Repeat exactly what appears from the opening line of the listing to the line with "return material", inclusive.

■ ■ ■ ■ ■

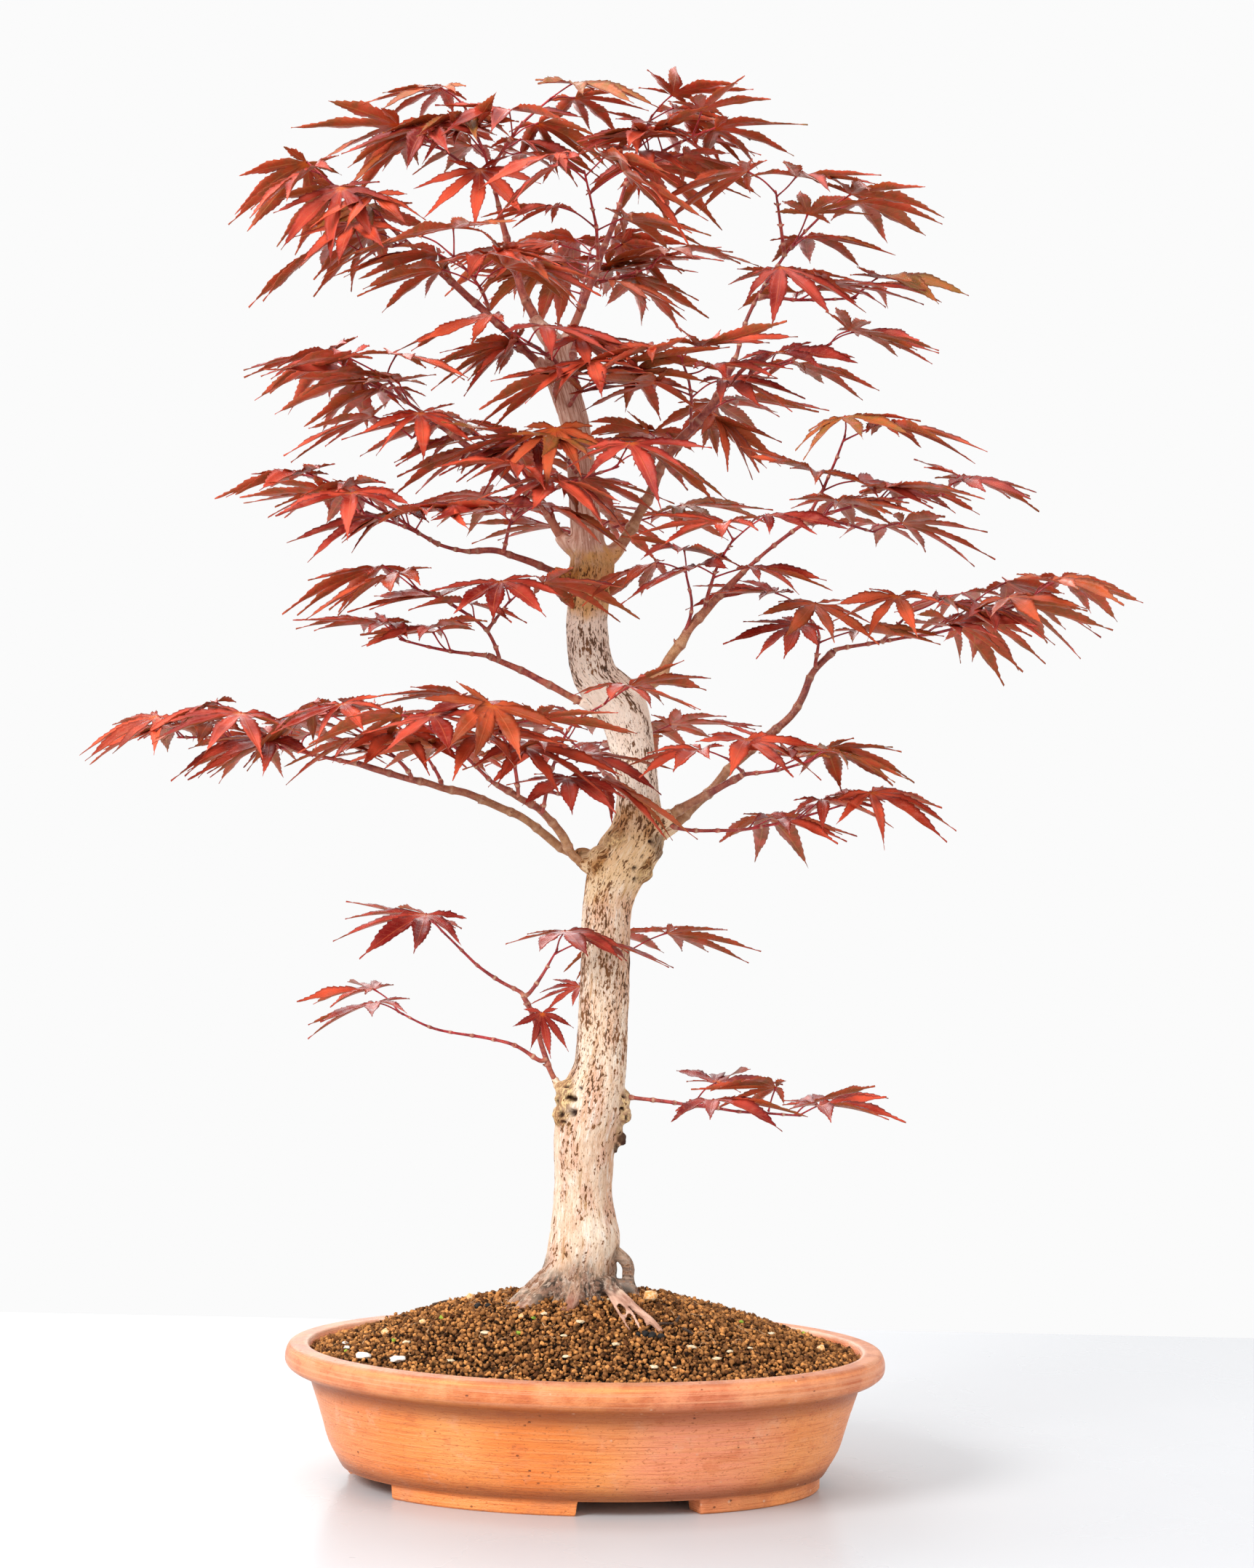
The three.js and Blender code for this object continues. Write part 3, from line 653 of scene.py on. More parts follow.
def soilMaterial(name, dark, light):
    material, tree, shader = startMaterial(name, 0.93, 0.15)
    tint, lift, _, _ = readMarks(tree)
    place = placeOn(tree)
    colour = blendColours(tree, tint, dark, light)
    fine = speckle(tree, place, 900, 4, 0.65)
    # painted shade: lower grains and the undersides of every grain darken towards near black, as shade in the
    # gaps between grains
    colour = coat(tree, colour, (fine, 0.35, 0.7, 0.5, "a8774c"), (lift, 0.68, 0.1, 0.94, "120905"))
    addFinish(tree, shader, colour, fine, 0.86, 0.98)
    raiseBump(tree, shader, fine, 0.0005, 0.8)
    return material


def makeSoilBed(material):
    stock = newStock()
    rings, turns, skirt = soilShape["rings"], soilShape["turns"], soilShape["skirt"]
    angle = np.linspace(0, 2 * math.pi, turns, endpoint=False)
    points = []
    for ring in range(1, rings + 1):
        share = ring / rings
        x, y = soilHalfLength * share * np.cos(angle), soilHalfWidth * share * np.sin(angle)
        points.append(np.stack([x, y, soilHeight(x, y) - soilShape["bedDrop"]], -1))
    for inset, level in skirt:
        x, y = ovalPoint(np.full(turns, potHalfLength - inset), angle)
        points.append(np.stack([x, y, np.full(turns, float(level))], -1))
    middles = [(0, 0, float(soilHeight(0, 0)) - soilShape["bedDrop"]), (0, 0, skirt[-1][1])]
    points = np.vstack([*points, middles])
    faces = []
    layers = rings + len(skirt)
    for layer in range(layers - 1):
        for i in range(turns):
            j = (i + 1) % turns
            here, below = layer * turns, (layer + 1) * turns
            faces.append((here + i, below + i, below + j, here + j))
    for i in range(turns):
        j = (i + 1) % turns
        faces.append((i, j, layers * turns))
        faces.append(((layers - 1) * turns + j, (layers - 1) * turns + i, layers * turns + 1))
    # the bed is painted near black throughout, as shade in the gaps between the grains
    addShape(stock, points, faces, (0.3, 0, 0, 1))
    showStock("soilBed", stock, material, ["soil"])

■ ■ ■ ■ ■

Answer to the problem
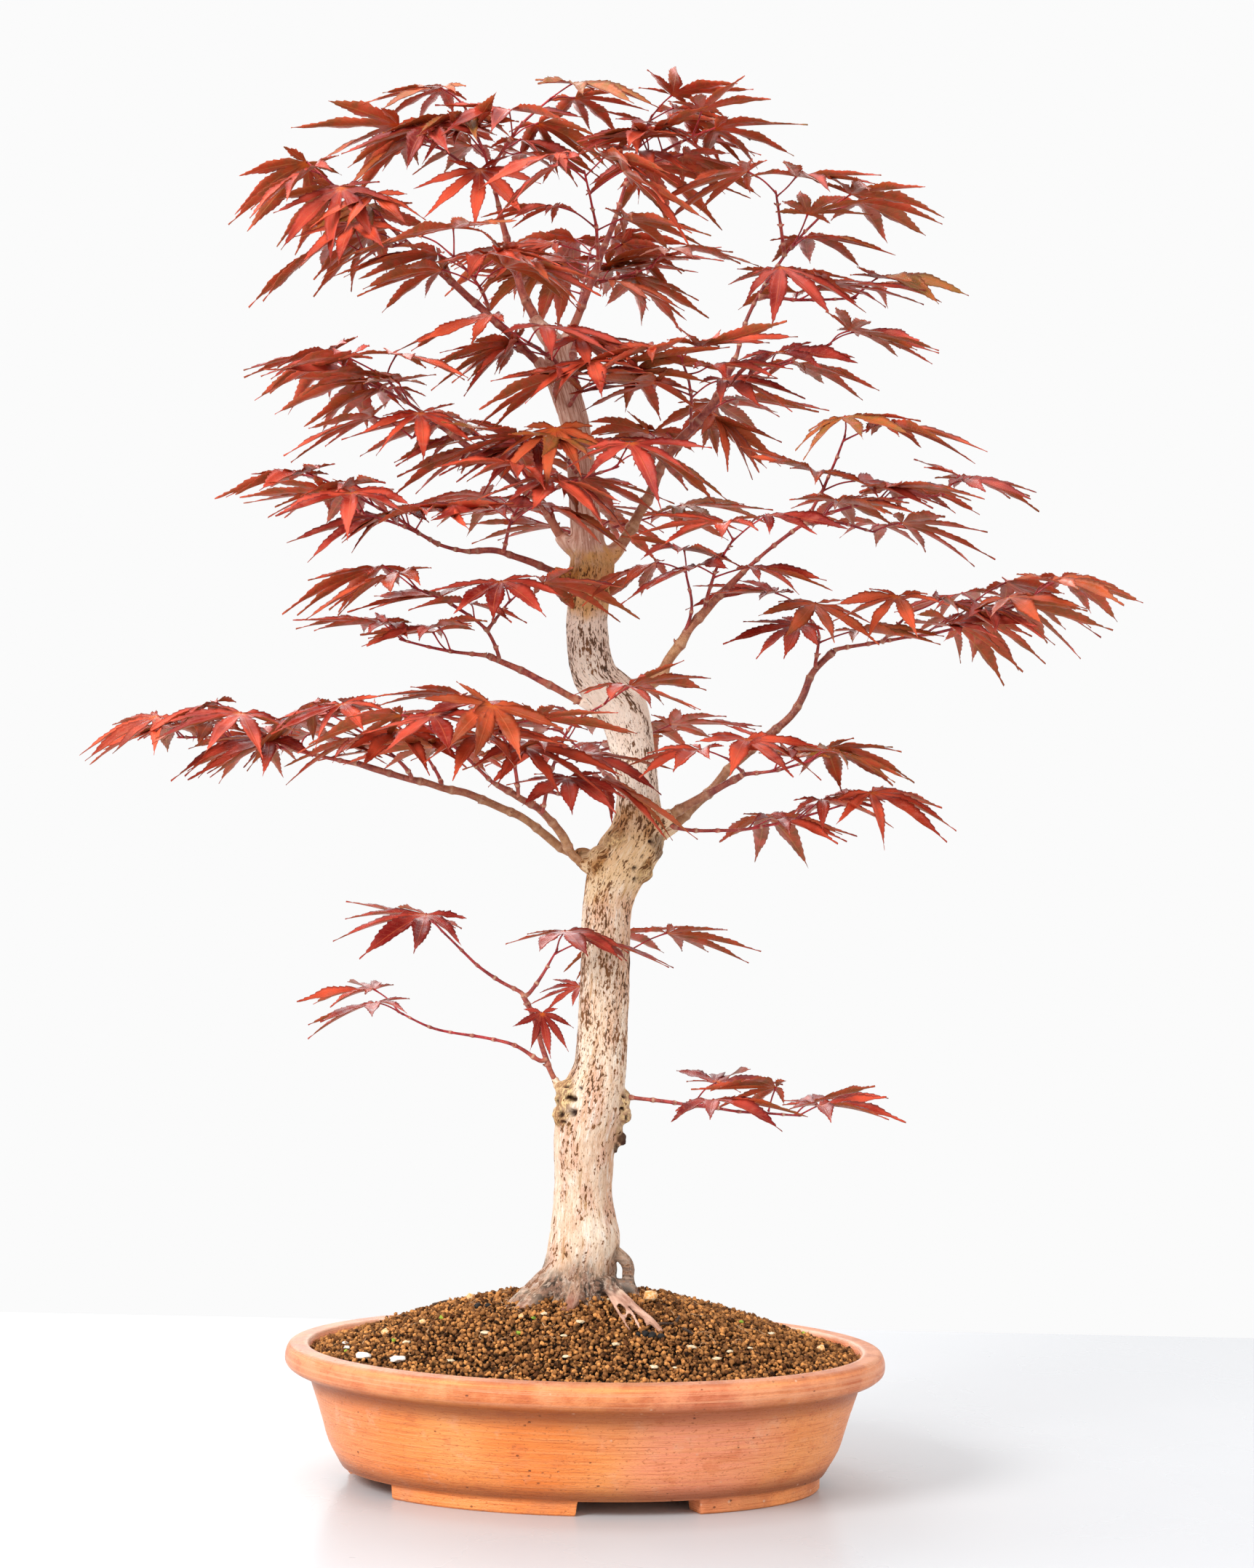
The three.js and Blender code for this object continues. Write part 3, from line 653 of scene.py on. More parts follow.
def soilMaterial(name, dark, light):
    material, tree, shader = startMaterial(name, 0.93, 0.15)
    tint, lift, _, _ = readMarks(tree)
    place = placeOn(tree)
    colour = blendColours(tree, tint, dark, light)
    fine = speckle(tree, place, 900, 4, 0.65)
    # painted shade: lower grains and the undersides of every grain darken towards near black, as shade in the
    # gaps between grains
    colour = coat(tree, colour, (fine, 0.35, 0.7, 0.5, "a8774c"), (lift, 0.68, 0.1, 0.94, "120905"))
    addFinish(tree, shader, colour, fine, 0.86, 0.98)
    raiseBump(tree, shader, fine, 0.0005, 0.8)
    return material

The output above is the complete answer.